Sunday 29 March 2015

7 days in 15 minutes

Hey everyone! The last week of my life hasn't been overly exciting but I have done a bit and I thought I would share, along with some thoughts I have (it's 12:15am as I start to write this and I should probably sleep as it is Monday aka uni day, but oh well).

The week started dull, Monday (because I don't even remember the last weekend right now). Monday = uni day. This particular Monday was test day in my IT class and group debate day in Human Resources. Worst 5 minutes of the day was when I did my speech in the debate. Yeah, public speaking ain't my thing. Anxiety levels were truly peaking today, all over a little speech, it left me feeling awful all day leading up to and after it was over. Worked out with my mum and it made me feel a little calmer. I also had to work. Bummer

Tuesday, no better. Grocery shopping, cooking and then work. Got to see my boyfriend for half an hour after work. Complete highlight of the day.

Wednesday. Ah the first day of death. Woke up with the worst cold/flu/sore throat thing in a long time. Did assignments and watched Pretty Little Liars. *side note: just tell me why 'A' is 'A'. I don't get it. I've spent so much time reading up on theories in the past years. I got the reveal and the major clue, but I still don't get it.* Oh and I also worked.

Thursday, another uni day. Long day, made worse by feeling crappy with the sickness. Home time was good, spending time with Kieran was even better. We had dinner and he slept over. Falling asleep in his arms was the best part of my week. Note- I was extra happy today because I didn't have to work! I also made jelly shots for Saturday. I regretted not making alcohol free because soon enough I craved jelly. 

Friday, TGIF am I right? Wrong. No one cares it's Friday if they know they have to work on the weekend. Spent the day again doing homework, worked out, watched Greys Anatomy. I used to be so in love with Derek and Meredith and their happiness but I just don't know anymore. She's so independent and he doesn't fit. But their characters showed me what love could do and I will ship them forever. I worked tonight again as well. 

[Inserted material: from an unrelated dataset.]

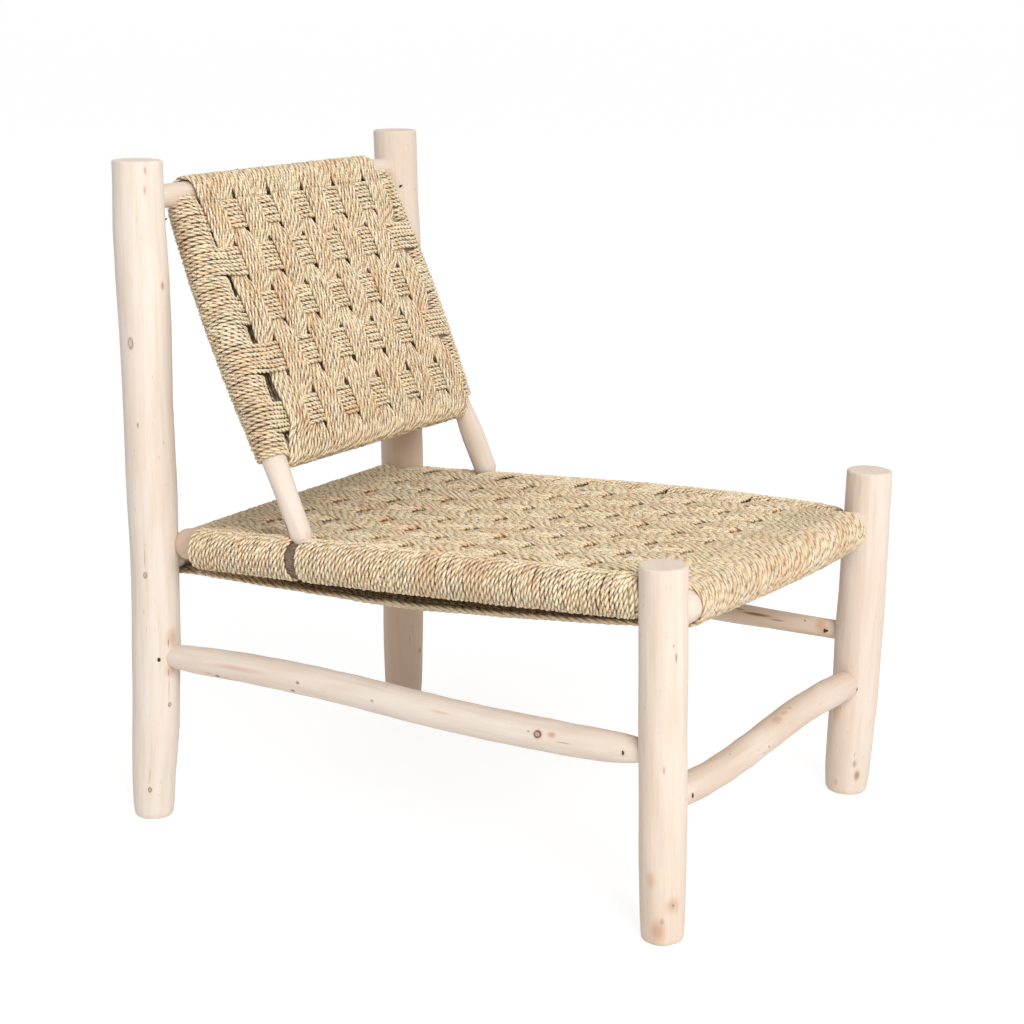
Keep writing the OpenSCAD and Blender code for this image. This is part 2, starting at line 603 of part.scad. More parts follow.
module seat_warp_bands() {
    last = seat_rows - 1;
    color(ROPE)
        for (col = [0 : seat_cols - 1]) {
            x = col_at(face_edge, col + 0.5);
            low = [for (i = [1 : LOWER_STEPS]) lerp(rear_y, front_y, i / (LOWER_STEPS + 1))];
            half = [warp_half(FRONT_RAIL), 0, 0];
            belt(concat(
                [for (row = [0 : last], end = [-1, 1])
                    let (over = !weft_over(col, row))
                        station(face_point(row, warp_side(col, 1, over), end, over),
                            face_point(row, warp_side(col, -1, over), end, over), UP)],
                warp_turn(REAR_RAIL, col, [0, 1, 0],
                    warp_leave(REAR_RAIL, col, [0, 1, 0], face_point(last, x, 1, false), UP),
                    -warp_leave(REAR_RAIL, col, [0, 1, 0], lower_point(col + 0.5, low[0]), -UP)),
                [for (y = low)
                    let (p = lower_point(col + 0.5, y))
                        station(p + half, p - half, -UP)],
                warp_turn(FRONT_RAIL, col, [0, -1, 0],
                    -warp_leave(FRONT_RAIL, col, [0, -1, 0],
                        lower_point(col + 0.5, low[LOWER_STEPS - 1]), -UP),
                    warp_leave(FRONT_RAIL, col, [0, -1, 0], face_point(0, x, -1, false), UP))));
        }
}

// Half a turn of a weft band round a side rail, from one side of the belt to the other
function weft_turn(side, row, back) = let (m = SIDE_RAIL[side], y = row_y(row, face_edge[side]),
        a = y - weft_w / 2, b = y + weft_w / 2, c = side_at(m, y), r = side_r(m, y),
        out = square_to(limb_dir(m), outward(side)), up = (1 - 2 * side) * cross(out, limb_dir(m)),
        col = side * (seat_cols - 1), edge = 2 * side - 1, over = weft_over(col, row),
        top = leave(face_point(row, warp_side(col, edge, !over), 0, over), c, r, out, up),
        low = -leave(return_point(side, y), c, r, out, -up))
    turn(side_at(m, a), side_at(m, b), side_r(m, a), side_r(m, b), out, up,
        back ? low : top, back ? top : low);

module seat_weft_bands() {
    color(ROPE)
        for (row = [0 : seat_rows - 1])
            belt(concat(
                [for (col = [0 : seat_cols - 1], edge = [-1, 1])
                    let (over = weft_over(col, row), x = warp_side(col, edge, !over))
                        station(face_point(row, x, -1, over), face_point(row, x, 1, over), UP)],
                weft_turn(LEFT, row, false),
                [for (side = [LEFT, RIGHT])
                    let (y = row_y(row, face_edge[side]), h = weft_w / 2)
                        station(return_point(side, y - h), return_point(side, y + h), -UP)],
                weft_turn(RIGHT, row, true)));
}

// Turns round a side rail between its weft bands, left open where the stile's foot stands
module rail_wraps(side) {
    m = SIDE_RAIL[side];
    function edge_y(row, end) = row_y(row, face_edge[side]) + end * (weft_w / 2 + ROW_ROOM);
    starts = concat([front_y + wrap_stop[0]], [for (row = [0 : seat_rows - 1]) edge_y(row, 1)]);
    ends = concat([for (row = [0 : seat_rows - 1]) edge_y(row, -1)], [rear_y - wrap_stop[1]]);
    color(ROPE)
        for (i = [0 : seat_rows])
            if (i != stile_after[side] && ends[i] > starts[i] + rope_d)
                sleeve(limb_start(m), limb_dir(m),
                    [for (k = [2 : -1 : 0])
                        let (y = lerp(starts[i], ends[i], k / 2))
                            [side_r(m, y), limb_len(m) * depth_share(m, y)]]);
}

// Back: v runs from the top rail's axis down to the crossbar's

function back_side(side, v) = lerp(stile_top(side), bar_end(side), v);
function back_r(side, v) = stile_r_at(side, v * crossbar_at[side]);
function across(v) = unit(back_side(LEFT, v) - back_side(RIGHT, v));
back_mid = bar_end(RIGHT) + bar_end(LEFT) - stile_top(RIGHT) - stile_top(LEFT);
back_down = unit(back_mid);
back_len = norm(back_mid) / 2;
function back_front(v) = unit(cross(back_down, across(v)));
row_half = weft_w / 2 / back_len;
// Edges of the warp, held off each wrapped stile, and the middle of the woven face
function wrapped_r(side, v) = back_r(side, min(max(v, stile_wrap[0]), stile_wrap[1]));
function back_gap(side, v) = lerp(back_gap_top[side], back_gap_foot[side], v);
function back_edge(side, v, off) = back_side(side, v)
    + (1 - 2 * side) * across(v) * (wrapped_r(side, v) + back_gap(side, v) + off);
function bar_r(v) = lerp(top_rail_d[1], crossbar_d, v) / 2;
function face_n(v) = max(bar_r(v), wrapped_r(RIGHT, v), wrapped_r(LEFT, v)) + wrap_mid;
// Point of the back at a column, a share down, and a height over the stiles' plane
function back_point(k, v, n, off = wrap_mid) = back_front(v) * n
    + lerp(back_edge(RIGHT, v, off), back_edge(LEFT, v, off), k / back_cols);
function back_pitch(v) = norm(back_edge(LEFT, v, wrap_mid) - back_edge(RIGHT, v, wrap_mid)) / back_cols;
function back_k(col, v, edge, over) = col + 0.5 + edge * half_w(back_pitch(v), over) / back_pitch(v);
function face_at(k, v, over) = back_point(k, v, face_n(v) + offset_of(over));

// Half a turn of a warp band round the top rail (v = 0) or the crossbar (v = 1)
function back_rim(v, k) = v == 0 ? cross_r(TOP_RAIL, back_point(k, 0, 0).x) : crossbar_d / 2;
function back_turn(col, v, from, back) = let (out = v == 0 ? -back_down : back_down,
        half = 0.5 - turn_gap / back_pitch(v) / 2, a = col + 0.5 - half, b = col + 0.5 + half,
        p = face_at(col + 0.5, from, false),
        top = leave(p, back_point(col + 0.5, v, 0), back_rim(v, col + 0.5), out, back_front(v)))
    turn(back_point(a, v, 0), back_point(b, v, 0), back_rim(v, a), back_rim(v, b), out, back_front(v),
        back ? -90 : top, back ? top : -90);

module back_warp_bands() {
    last = len(back_rows) - 1;
    color(ROPE)
        for (col = [0 : back_cols - 1])
            belt(concat(
                [for (row = [0 : last], end = [-1, 1])
                    let (over = !weft_over(col, row), v = back_rows[row] + end * row_half)
                        station(face_at(back_k(col, v, -1, over), v, over),
                            face_at(back_k(col, v, 1, over), v, over), back_front(v))],
                back_turn(col, 1, back_rows[last] + row_half, false),
                back_turn(col, 0, back_rows[0] - row_half, true)));
}

// Half a turn of a weft band round a stile; on the rear it lies over the warp
function back_return(side, v) = back_point(side * back_cols, v, -face_n(v) - 2 * (lift + rope_gap), 0);
function stile_turn(side, row, back) = let (v = back_rows[row],
        out = square_to(stile_dir(side), (2 * side - 1) * across(v)),
        face = (2 * side - 1) * cross(out, stile_dir(side)),
        c = back_side(side, v), r = back_r(side, v),
        col = side * (back_cols - 1), over = weft_over(col, row),
        p = face_at(back_k(col, v, 2 * side - 1, !over), v, over),
        top = leave(p, c, r, out, face), low = -leave(back_return(side, v), c, r, out, -face),
        a = v + row_half, b = v - row_half)
    turn(back_side(side, a), back_side(side, b), back_r(side, a), back_r(side, b), out, face,
        back ? low : top, back ? top : low);

module back_weft_bands() {
    color(ROPE)
        for (row = [0 : len(back_rows) - 1])
            belt(concat(
                [for (col = [0 : back_cols - 1], edge = [-1, 1])
                    let (over = weft_over(col, row), q = [for (end = [1, -1])
                        let (v = back_rows[row] + end * row_half)
                            face_at(back_k(col, v, edge, !over), v, over)])
                        station(q[0], q[1], back_front(back_rows[row]))],
                stile_turn(LEFT, row, false),
                [for (side = [LEFT, RIGHT])
                    let (v = back_rows[row])
                        station(back_return(side, v + row_half), back_return(side, v - row_half),
                            -back_front(v))],
                stile_turn(RIGHT, row, true)));
}

// Turns round a stile between its weft bands
module stile_wraps(side) {
    room = row_half + ROW_ROOM / back_len;
    starts = concat([stile_wrap[0]], [for (v = back_rows) v + room]);
    ends = concat([for (v = back_rows) v - room], [stile_wrap[1]]);
    color(ROPE)
        for (i = [0 : len(starts) - 1])
            if ((ends[i] - starts[i]) * back_len > rope_d)
                sleeve(stile_foot(side), stile_dir(side),
                    [for (k = [2 : -1 : 0])
                        let (v = lerp(starts[i], ends[i], k / 2),
                            s = (1 - v * crossbar_at[side]) * stile_span(side))
                            [stile_r(side, s), s]]);
}

module rear_right_post() { post(RR); }
module rear_left_post() { post(RL); }
module front_right_post() { post(FR); }
module front_left_post() { post(FL); }
module back_top_rail() { rail(TOP_RAIL, [RIGHT, LEFT]); }
module front_seat_rail() { rail(FRONT_RAIL, []); }
module rear_seat_rail() { rail(REAR_RAIL, []); }
module right_seat_rail() { rail(RIGHT_RAIL, [RIGHT], BARK); }
module left_seat_rail() { rail(LEFT_RAIL, [LEFT]); }
module right_stretcher() { stretcher(RIGHT_STRETCHER); }
module left_stretcher() { stretcher(LEFT_STRETCHER); }
module front_stretcher() { stretcher(FRONT_STRETCHER); }
module right_stile() { stile(RIGHT); }
module left_stile() { stile(LEFT); }
module right_rail_wraps() { rail_wraps(RIGHT); }
module left_rail_wraps() { rail_wraps(LEFT); }
module right_stile_wraps() { stile_wraps(RIGHT); }
module left_stile_wraps() { stile_wraps(LEFT); }
module joint_nails() { color(STEEL) nails(0); }

rear_right_post();
rear_left_post();
front_right_post();
front_left_post();
back_top_rail();
front_seat_rail();
rear_seat_rail();
right_seat_rail();
left_seat_rail();
right_stretcher();
left_stretcher();
front_stretcher();
right_stile();
left_stile();
back_crossbar();
seat_warp_bands();
seat_weft_bands();
right_rail_wraps();
left_rail_wraps();
back_warp_bands();
back_weft_bands();
right_stile_wraps();
left_stile_wraps();
joint_nails();
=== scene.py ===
import math

import bpy
import numpy as np
from mathutils import Matrix


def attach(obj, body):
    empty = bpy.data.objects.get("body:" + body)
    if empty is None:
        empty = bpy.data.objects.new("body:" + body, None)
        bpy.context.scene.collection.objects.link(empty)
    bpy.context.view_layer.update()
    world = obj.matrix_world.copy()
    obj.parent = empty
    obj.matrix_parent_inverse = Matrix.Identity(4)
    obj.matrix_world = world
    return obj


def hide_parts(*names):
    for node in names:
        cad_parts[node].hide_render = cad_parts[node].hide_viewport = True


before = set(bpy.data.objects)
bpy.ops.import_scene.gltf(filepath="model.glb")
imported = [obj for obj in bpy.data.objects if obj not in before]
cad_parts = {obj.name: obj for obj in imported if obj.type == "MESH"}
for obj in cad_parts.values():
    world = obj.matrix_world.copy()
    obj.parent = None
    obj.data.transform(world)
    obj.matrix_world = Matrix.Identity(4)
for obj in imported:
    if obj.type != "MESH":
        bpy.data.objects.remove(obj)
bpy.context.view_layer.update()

# Sizes in millimetres, in the part's own frame: front -Y, sitter's right -X, floor at 0
# The middle of the chair's box, which is the frame's origin
CENTRE = np.array([0.125466, -3.47615, 0.0])
DEPTH, FRONT_W, REAR_W = 697.0, 513.0, 540.0
# A post: foot x and y, height, diameters (foot, body, top), lean x and y, bow
POSTS = {
    "rear_right_post": (-REAR_W / 2, DEPTH / 2, 800, (46, 56, 58), (6, -7), 7),
    "rear_left_post": (REAR_W / 2, DEPTH / 2, 805, (48, 55, 55), (-1, 1), 0),
    "front_right_post": (-FRONT_W / 2, -DEPTH / 2, 416, (43, 50, 51), (-3, 5), 0),
    "front_left_post": (FRONT_W / 2, -DEPTH / 2, 417, (49, 58, 53), (4, -9), 0),
}
FOOT_TAPER = 120.0
RR, RL, FR, FL = POSTS
# A limb: first post, height, second post, height, three diameters, whittled length, tenon, wave
LIMBS = {
    "back_top_rail": (RR, 755, RL, 755, (28, 28, 27), 12, 24, 0),
    "front_seat_rail": (FR, 360, FL, 354, (38, 36, 33), 12, 22, 0),
    "rear_seat_rail": (RR, 324, RL, 324, (35, 36, 34), 12, 22, 0),
    "right_seat_rail": (RR, 346, FR, 379, (37, 42, 39), 12, 22, 0),
    "left_seat_rail": (RL, 318, FL, 334, (37, 41, 37), 12, 22, 0),
    "right_stretcher": (RR, 209, FR, 208, (33, 37, 35), 70, 22, 4.2),
    "left_stretcher": (RL, 206, FL, 207, (27, 28, 24), 12, 22, 1),
    "front_stretcher": (FR, 155, FL, 147, (34, 35, 37), 12, 22, -5),
}
# How much wider than its tenon a limb is where it enters the post
SHOULDER = 1.2
# The rope's thickness, its gap from what it lies on, and its middle's distance from there
ROPE, GAP = 5.2, 0.4
MID = GAP + ROPE / 2
UP = np.array([0.0, 0.0, 1.0])


def unit(v):
    return v / np.linalg.norm(v)


def lerp(a, b, t):
    return a + (b - a) * t


def smooth(t):
    t = np.clip(t, 0.0, 1.0)
    return t * t * (3 - 2 * t)


def nose(e):
    """A quarter circle from 0 to 1"""
    e = np.clip(e, 0.0, 1.0)
    return np.sqrt(1 - (1 - e) ** 2)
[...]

Saturday. The absolute longest day of my week. I had to wake up early to vote (sigh, people shoving their beliefs in my face and 'encouraging' me to follow along and vote for them is not my thing either). Photoshoot was next (I will post about this probably in the next week or so). It was for uni and it was so much fun. I was basically just the boss. Not the model, not the photographer, just the boss. I am good at being the boss. Work was next (again, yes 5th time this week trust me I know). Then clubbing adventures with Kieran after work! This was a messed up night and I was sick, tired and verbally (almost physically) abused by a bunch of guys. Not fun. I left early with Kieran and cried half the way home on the train (about 30 minutes). Kieran then fell asleep on my shoulder and my little sister picked us up from the station. I fell asleep as little spoon with him so it made my night a bit better. 

The week definitely ended better than it started. Sunday. My favourite day. Not sure why, because I don't always get to be lazy. Today though, I slept in and then made myself, Kieran, my sister and her friend a big breakfast. I worked AGAIN (6 out of 7 days, solid). Went out to dinner with Kieran again and ended up laying in bed perfecting assignments and writing this post. 
Saturday night shenanigans. I think we can all appreciate just how much we clearly love each other ;)
Kieran and I spent the weekend pretending we are married (I'm not sure why, it's just funny) and I have extreme baby fever tonight (thought I would share as I'm feeling honest and now sort of tired).

I don't know if anyone cared and I'm sorry for the lame post, but thanks for reading! Also everyone keep your fingers crossed (or whatever it is that you do in this sort of situation) and hope that Kieran gets better and no more bad news. I may have to wrap this boy in bubble wrap to protect him.